A few members of the Black Rock & Sage staff have some great book recommendations for the month of February. Check them out below!
Jeff Howard, Editor-in-Chief:
Many of us have at some time or another perused or seen or heard of one or more of the many accounts and perspectives of the Holocaust, found in literature and film, including such classics as The Diary of Anne Frank, Roberto Benigni’s La Vita È Bella, Art Spiegelman’s Maus and Maus II, and Viktor Frankl’s Man’s Search for Meaning. These works are cultural and historical touchstones by which those of us who did not directly experience the Holocaust or have the faintest inkling what it entailed catch glimpses into a series of events which are otherwise unimaginable. For my pick today, I would recommend adding an anthology called Holocaust Poetry, edited by Hilda Schiff, to the list of acclaimed Holocaust literature, of which there is a great deal. Poetry, as an art form, I believe, is uniquely suited to fill in the emotional gaps in our frequently porous cultural understanding—or, in my case, lack thereof—of the Jewish experience in the concentration camps. The polyvocal quality of the anthology too adds to the reading experience. The collection contains poetry by Anne Sexton, Paul Celan, Sylvia Plath, Elie Wiesel, Czeslaw Milosz, Primo Levi, Bertolt Brecht, and many others. United in this anthology, these voices present a mosaic of insight that implores the reader, to borrow a phrase from Wiesel’s stirring poem “Ani Maamin, A Song Lost and Found Again,” to “open your eyes and see what I have seen.”
Susan Goslee, Faculty Adviser:
I recommend Elegies for Uncanny Girls by Jennifer Colville. Spectacular! And a recent guest writer at ISU!
Anelise Farris, Poetry Editor:
One of my favorite comic books I’ve read recently is Snow Blind, written by Ollie Masters with art by Tyler Jenkins and letters by Colin Bell. Snow Blind centers on a teenager named Teddy, who is probably the coolest loner ever—who gets in trouble for sneaking into a library? Answer: my kind of guy. Any who, after Teddy posts a picture of his dad to social media, the FBI show up, and, long story short, Teddy finds out that his family is in the witness protection program and now they’re in danger. I don’t read a lot of crime comics, but this is so much more than that: it’s a really affecting coming of age story that has ridiculously beautiful art and fantastic lettering. This is one to read again and again.

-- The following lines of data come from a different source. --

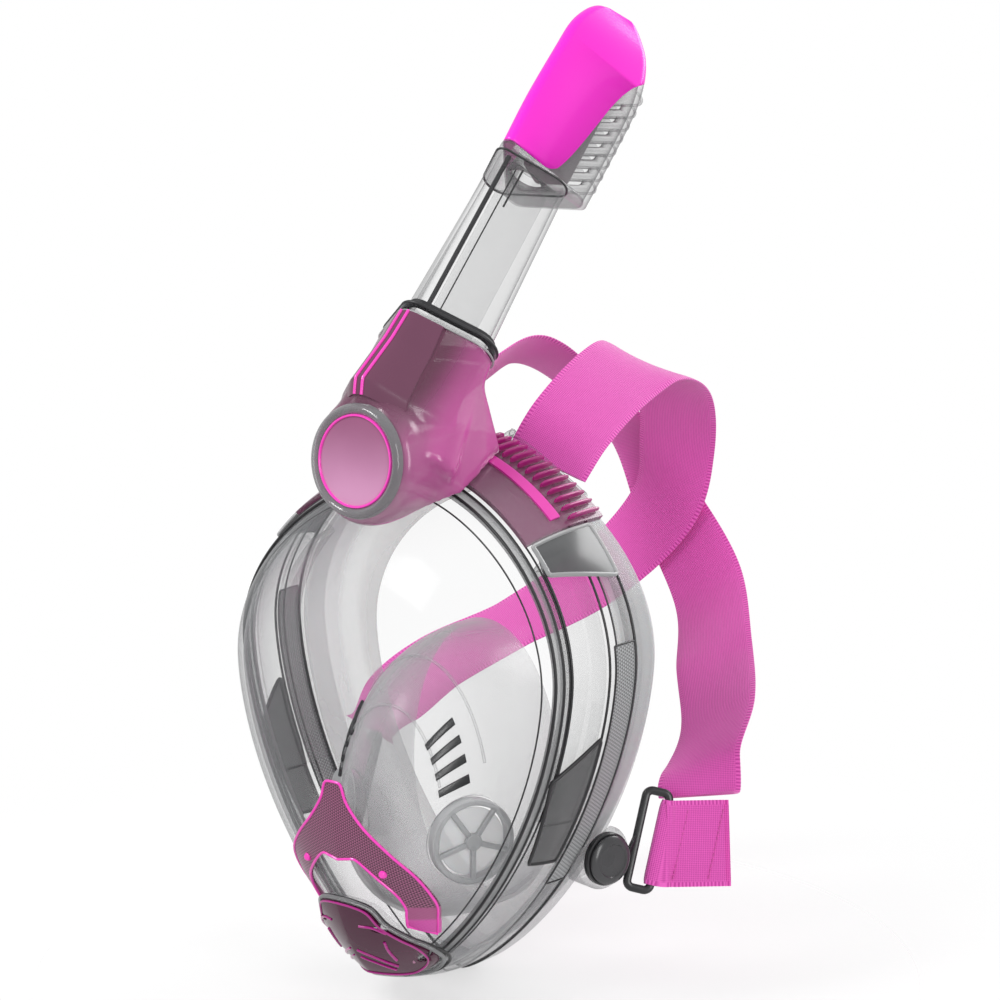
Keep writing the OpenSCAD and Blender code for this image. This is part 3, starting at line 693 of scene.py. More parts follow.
def comb_rib(p, side):
    """A bar of the comb, lying from rear to front at p degrees; side -1 mirrors it."""
    def at(q, k, t):
        return skin(q if side > 0 else 180 - q, k, t)
    line = [at(p + 0.65, k, -CROWN_OUT - 1.6) for k in np.linspace(0.02, 0.34, 9)]
    down = unit(at(p, 0.2, 0) - at(p, 0.2, -1))
    wide = np.cross(down, unit(line[-1] - line[0]))
    rows = []
    for j, centre in enumerate(line):
        size = 1.0 if 0 < j < len(line) - 1 else 0.6
        rows.append(squircle(centre, 0.85 * size * wide, 1.9 * size * down, 0.7, 16))
    return loft("rib", rows, False, 50)


dress(join([crown_half(1), crown_half(-1)], "crown_shell"), "crown_mauve", "crown_band")
_ribs = [comb_rib(p, side) for side in (1, -1) for p in np.linspace(RIB_P0, RIB_P1, RIBS)]
dress(join(_ribs, "crown_comb"), "crown_rib", "crown_ribs")
for _tag, _start, _end in (("left", 44, 75), ("right", 105, 136)):
    dress(patch("crown_strip_" + _tag, _start, _end, 0.40, 0.52, -CROWN_OUT - 0.9, -CROWN_OUT + 0.2, 40, 3),
        "crown_strip")

# ---- snorkel sections
SOCKET_G, BORE_G = 4.2, 0.35


def at_snorkel(points):
    p = np.asarray(points, float)
    c, s = math.cos(LEAN), math.sin(LEAN)
    x, y, z = np.moveaxis(p, -1, 0)
    return TUBE_FOOT + np.stack([x, c * y + s * z, c * z - s * y], -1)


def arc(c, r, a0, a1, n):
    a = np.radians(np.linspace(a0, a1, n + 1))
    return np.stack([c[0] + r * np.cos(a), c[1] + r * np.sin(a)], -1)


def section(w, y0, y1, z, g=0.0, rr=RIDGE_R, rc=CORNER_R, n=14):
    c = np.array([w / 2 - rc, y1 - rc])
    f = np.array([0, y0 + rr])
    d = c - f
    a = math.degrees(math.atan2(d[1], d[0]) - math.acos((rr - rc) / np.linalg.norm(d)))
    pts = np.concatenate([arc(f, rr + g, -180 - a, a, n), arc(c, rc + g, a, 90, n),
        arc((-c[0], c[1]), rc + g, 90, 180 - a, n)])
    return np.concatenate([pts, np.full((len(pts), 1), z)], 1)


def tube_section(z, g=0.0):
    return section(TUBE_W + (TOP_W - TUBE_W) * max(0, z) / TUBE_LEN, RIDGE_Y, BACK_Y, z, g)


def tube_wall(name, zs, g_out, g_in, smooth=30.0):
    outer = np.array([at_snorkel(tube_section(z, g_out)) for z in zs])
    inner = np.array([at_snorkel(tube_section(z, g_in)) for z in zs])
    return wall(name, outer, inner, True, False, smooth)


_zs = np.concatenate([[-TUBE_IN], np.linspace(0, TUBE_LEN, 10)])
dress(tube_wall("tube", _zs, 0, -TUBE_T), "tube_clear", "snorkel_tube", body="snorkel")
dress(box_mesh("divider", (-15.5, 2.4, -TUBE_IN + 2), (15.5, 3.6, TUBE_LEN - 4), snorkel_place(), 0.3),
    "divider_grey", "tube_divider", body="snorkel")
TUBE_LINES = (("ridge_line", 3.6, 3.0, 6, TUBE_LEN - 2, 1.15),
    ("ridge_line_thin", 7.0, 7.8, 8, TUBE_LEN - 6, 0.35), ("side_line", 8.6, 10.4, 72, TUBE_LEN - 4, 0.5))
for _name, _x, _in, _low, _high, _radius in TUBE_LINES:
    _line = at_snorkel([(_x, RIDGE_Y + _in, z) for z in np.linspace(_low, _high, 24)])
    dress(tube_along(_name, _line, _radius, 12), "moulded_line", body="snorkel")
dress(tube_wall("stop_ring", (5.2, 7.2), 1.6, 0.01), "seal_rubber", "tube_stop", body="snorkel")
dress(tube_wall("collar", np.linspace(0, 3, 4), SOCKET_G, BORE_G + 0.25), "frame_clear", "collar_rim")
dress(tube_wall("collar_seal", (3, 3.8, 4.6), SOCKET_G - 0.8, BORE_G), "seal_rubber", "socket_seal")
_lip = at_snorkel(tube_section(3.4, SOCKET_G - 0.3))
dress(tube_along("collar_lip", _lip, 0.9, 10, True), "seal_rubber")
_foot = at_snorkel(tube_section(-1.5, SOCKET_G + 0.1))
dress(tube_along("collar_foot", _foot, 0.5, 10, True), "bright_edge")

# ---- socket
def socket_shell():
    """The CAD's socket with its edges melted together, as in a thick clear moulding."""
    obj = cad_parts["snorkel_socket"].copy()
    obj.data = obj.data.copy()
    obj.name = "socket_shell"
    obj.parent = None
    scene.collection.objects.link(obj)
    modify(obj, "REMESH", mode="VOXEL", voxel_size=1.5 * MM)
    modify(obj, "SMOOTH", factor=0.5, iterations=26)
    shade(obj.data)
    return obj


dress(socket_shell(), "mauve_shell", "snorkel_socket")

SOCKET_ROWS = np.array([[-62, 14, 8, 6], [-44, 9, -5, 3], [-18, 2, -1, 1], [0, 0, 0, 0]], float)


def socket_front(x, z, lift):
    """A point on the socket's front at width x and height z, lifted off it."""
    w, y0, y1 = (np.interp(z, SOCKET_ROWS[:, 0], SOCKET_ROWS[:, i]) for i in (1, 2, 3))
    pts = section(TUBE_W + w, RIDGE_Y + y0, BACK_Y + y1, z, SOCKET_G + lift, n=24)
    front = pts[:25]
    tail = pts[25:34]
    xs = np.concatenate([-tail[::-1, 0], front[:, 0], tail[:, 0]])
    ys = np.concatenate([tail[::-1, 1], front[:, 1], tail[:, 1]])
    return [x, np.interp(x, xs, ys), z]


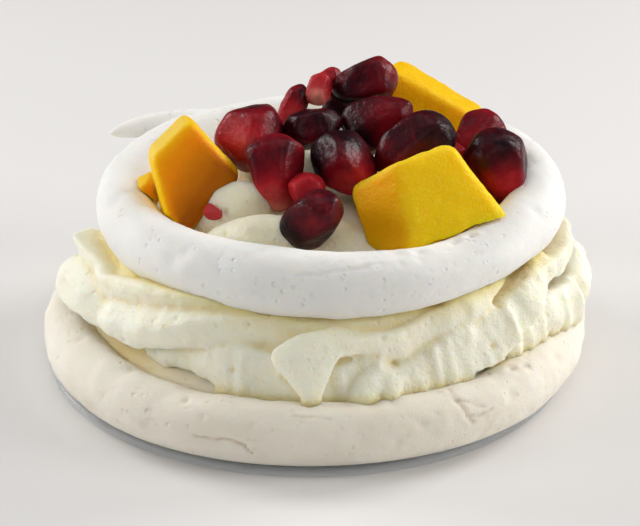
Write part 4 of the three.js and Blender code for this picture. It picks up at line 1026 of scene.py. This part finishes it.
aril_flatness = 0.95
aril_flat_turn = 23            # degrees that each aril's flats are turned from the last one's
aril_crispness = 11            # the higher, the sharper the edges between the flats
aril_steps, aril_turn_steps = 66, 60
# Places, [length, width], heading and pitch of the narrow end and how much it narrows; then how
# pale the coat is (0 is darkest), and patches of painted glow, where light would shine through, and of
# painted shade: (azimuth, elevation, change), the change above 0 for glow.
arils = [
    dict(at=(-9.8, -1, 38.1), size=(11.8, 9.6), heading=155, pitch=0, narrowing=0.3, pale=0.40,
         glow_and_shade_patches=[(250, 5, 0.12), (283, 0, 0.2), (90, 75, -0.3), (340, 0, -0.3)]),
    dict(at=(-5.1, -11, 35.7), size=(13.3, 7.8), heading=285, pitch=-60, narrowing=0.3, pale=0.3,
         glow_and_shade_patches=[(268, -62, 0.6), (270, -5, 0.16), (300, 50, -0.12), (200, 30, -0.1)]),
    dict(at=(-0.2, -15, 34.5), size=(5.8, 5.4), heading=15, pitch=35, narrowing=0.2, pale=0.44,
         glow_and_shade_patches=[(220, 50, 0.12)]),
    dict(at=(0.6, -23.4, 33.2), size=(13.2, 7.6), heading=315, pitch=42, narrowing=0.2, pale=0.13,
         glow_and_shade_patches=[(275, 15, 0.1), (190, -30, -0.25), (300, -40, -0.1)]),
    dict(at=(5.2, -9, 36.7), size=(9.6, 9.8), heading=165, pitch=-40, narrowing=0.15, pale=0.17,
         glow_and_shade_patches=[(285, -25, 0.46), (195, 10, -0.2), (90, 75, -0.2)]),
    dict(at=(-2.6, 7.5, 40.2), size=(8.8, 3.8), heading=20, pitch=65, narrowing=0.05, pale=0.40,
         glow_and_shade_patches=[(265, 0, 0.22), (350, 40, -0.3)]),
    dict(at=(1.6, 8.2, 43), size=(6.2, 3.8), heading=60, pitch=55, narrowing=0.15, pale=0.62,
         glow_and_shade_patches=[(262, -15, 0.4), (0, 20, -0.25)]),
    dict(at=(3.4, 12.2, 43.4), size=(5, 3), heading=25, pitch=35, narrowing=0.2, pale=0.42, glow_and_shade_patches=[]),
    dict(at=(0.6, 0.6, 39.1), size=(10.4, 5.8), heading=15, pitch=12, narrowing=0.2, pale=0.07,
         glow_and_shade_patches=[(250, -10, 0.1)]),
    dict(at=(9.2, 9.5, 43.7), size=(11.9, 6.5), heading=175, pitch=-18, narrowing=0.15, pale=0.15,
         glow_and_shade_patches=[(290, -20, 0.12), (30, 50, 0.2), (230, -50, -0.2)]),
    dict(at=(11.4, 2.2, 39.6), size=(12.8, 7.8), heading=345, pitch=32, narrowing=0.4, pale=0.15,
         glow_and_shade_patches=[(285, 10, 0.2), (200, -30, -0.25)]),
    dict(at=(16.5, -5.6, 38.2), size=(15.4, 7.6), heading=200, pitch=-27, narrowing=0.2, pale=0.1,
         glow_and_shade_patches=[(260, -25, 0.08), (10, 20, -0.15), (190, -20, 0.1)]),
    dict(at=(27.6, 4.8, 35.3), size=(12, 7.3), heading=240, pitch=-23, narrowing=0.2, pale=0.27,
         glow_and_shade_patches=[(255, 5, 0.12), (215, -25, 0.2)]),
    dict(at=(30.3, -5.2, 34.5), size=(13.7, 8.5), heading=315, pitch=-70, narrowing=0.3, pale=0.18,
         glow_and_shade_patches=[(280, -15, 0.3), (350, 20, -0.12), (240, 60, -0.15)]),
    dict(at=(22.4, -2, 34.6), size=(6.4, 4.8), heading=240, pitch=-10, narrowing=0.2, pale=0.5, glow_and_shade_patches=[]),
    dict(at=(6.4, 13.4, 38.6), size=(10, 7.6), heading=100, pitch=0, narrowing=0.2, pale=0.06, glow_and_shade_patches=[]),
    dict(at=(-14.7, -16.4, 31.2), size=(3.4, 2.2), heading=330, pitch=-10, narrowing=0.2, pale=0.7,
         glow_and_shade_patches=[]),
    dict(at=(-11.2, 1.6, 31.5), size=(5.2, 3.4), heading=180, pitch=25, narrowing=0.35, pale=0.4, glow_and_shade_patches=[]),
]


def aril_bead(at, size, heading, pitch, narrowing, number):
    """A juicy bead with flats, narrowing to the end that was joined to the pith."""
    flats = [(0, 90, 1), (0, -90, 1)]
    rng = np.random.default_rng(300 + number)
    for elevation, offset in ((-58, 0), (0, 36), (58, 0)):
        for k in range(5):
            azimuth = 72 * k + offset + aril_flat_turn * number
            flats.append((azimuth + rng.uniform(-12, 12), elevation + rng.uniform(-10, 10),
                          rng.uniform(0.95, 1.05)))
    turn = Matrix.Rotation(math.radians(heading), 3, "Z") @ Matrix.Rotation(math.radians(-pitch), 3, "Y")

    def section(along, around):
        ways = np.stack([np.sin(np.pi * along) * np.cos(around), np.sin(np.pi * along) * np.sin(around),
                         np.cos(np.pi * along)], axis=1)
        pressed = sum((np.maximum(0, ways @ way(a, e)) / d) ** aril_crispness for a, e, d in flats)
        bead = ways * (pressed ** (-1 / aril_crispness))[:, None]
        slim = 1 - narrowing * bead[:, 2]
        shaped = np.stack([size[0] / 2 * bead[:, 2], size[1] / 2 * slim * bead[:, 0],
                           aril_flatness * size[1] / 2 * slim * bead[:, 1]], axis=1)
        return shaped @ np.array(turn).T + at

    points, faces = closed_sweep(section, aril_steps, aril_turn_steps)
    return points, three_sided(outward_faces(points, faces))


def three_sided(faces):
    """Splits faces of four sides into two of three."""
    split = []
    for face in faces:
        split += [face] if len(face) == 3 else [(face[0], face[1], face[2]), (face[0], face[2], face[3])]
    return np.array(split)


def aril_skin():
    """The coat of an aril: wet, tight and see-through, from black red to pink."""
    material, shader = finish_named(
        "aril_skin", Roughness=0.38, Subsurface_Weight=0.3, Subsurface_Radius=(1.0, 0.1, 0.08),
        Subsurface_Scale=0.0016, Specular_IOR_Level=0.12, Coat_Weight=0.06, Coat_Roughness=0.06)
    wires = material.node_tree.links
    where = mixed_in(material, "TexCoord")
    # The coat's own tone, with painted glow and painted shade laid over it.
    tone_and_painted_glow = mixed_in(material, "Attribute", attribute_name="tone_and_painted_glow")
    speckle = mixed_in(material, "TexNoise", Vector=where, Scale=900, Detail=3)
    lowered = mixed_in(material, "Math", tone_and_painted_glow, 0.08, operation="SUBTRACT")
    mottle = mixed_in(material, "Math", speckle, 0.16, lowered, operation="MULTIPLY_ADD")
    colour = colour_blend(
        material, mottle, (0, (0.010, 0.0015, 0.004)), (0.12, (0.05, 0.002, 0.006)),
        (0.30, (0.19, 0.004, 0.010)), (0.52, (0.42, 0.014, 0.022)), (0.76, (0.52, 0.055, 0.055)),
        (1, (0.66, 0.22, 0.17)))
    wires.new(colour, shader.inputs["Base Color"])
    wrinkle = mixed_in(material, "TexNoise", Vector=where, Scale=420, Detail=4)
    relief = mixed_in(material, "Bump", Height=wrinkle, Strength=0.4, Distance=0.0005)
    grain = mixed_in(material, "TexNoise", Vector=where, Scale=1100)
    relief = mixed_in(material, "Bump", Height=grain, Strength=0.45, Distance=0.0003, Normal=relief)
    wires.new(relief, shader.inputs["Normal"])
    wires.new(relief, shader.inputs["Coat Normal"])
    return material


aril_finish = aril_skin()
for number, aril in enumerate(arils):
    node = f"aril_{number + 1:02d}"
    shape = {name: aril[name] for name in ("at", "size", "heading", "pitch", "narrowing")}
    points, faces = aril_bead(number=number, **shape)
    facing = normals_of(points, faces)
    outward = points - np.array(aril["at"])
    outward /= np.linalg.norm(outward, axis=1)[:, None]
    # The coat's own tone, then painted glow and painted shade in patches, then a little random unevenness.
    tone_and_painted_glow = np.full(len(points), aril["pale"])
    for azimuth, elevation, change in aril["glow_and_shade_patches"]:
        tone_and_painted_glow += change * np.clip(outward @ way(azimuth, elevation), 0, 1) ** 3
    tone_and_painted_glow += unevenness(points, (0.07, 2.4, 120 + number), (0.04, 1.0, 140 + number))
    bumps = unevenness(points, (0.14, 2.6, 160 + number), (0.05, 1.0, 180 + number))
    points = points + facing * bumps[:, None]
    coat = piece_from(node + "_coat", points, faces, aril_finish)
    write_tint(coat, "tone_and_painted_glow", np.clip(tone_and_painted_glow, 0, 1))
    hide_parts(node)
    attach(coat, "root")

Chris Swensen, Prose Editor:
I recommend Suite française by Irène Némirovsky. The story behind this collection is as tragic as its contents. Written in the days of Germany’s invasion of France, Némirovsky was a victim of the Holocaust. Her manuscript for these two combined novels were discovered years later and published. the novels themselves detail how the people of France both feared and coped with their German invaders.The novels are an insightful and often bitter exploration of human vanity in the face of great historical upheaval. Having been introduced to these at school, I believe Némirovsky belongs in the canon of great modernists. A must read for lovers of literature from that era.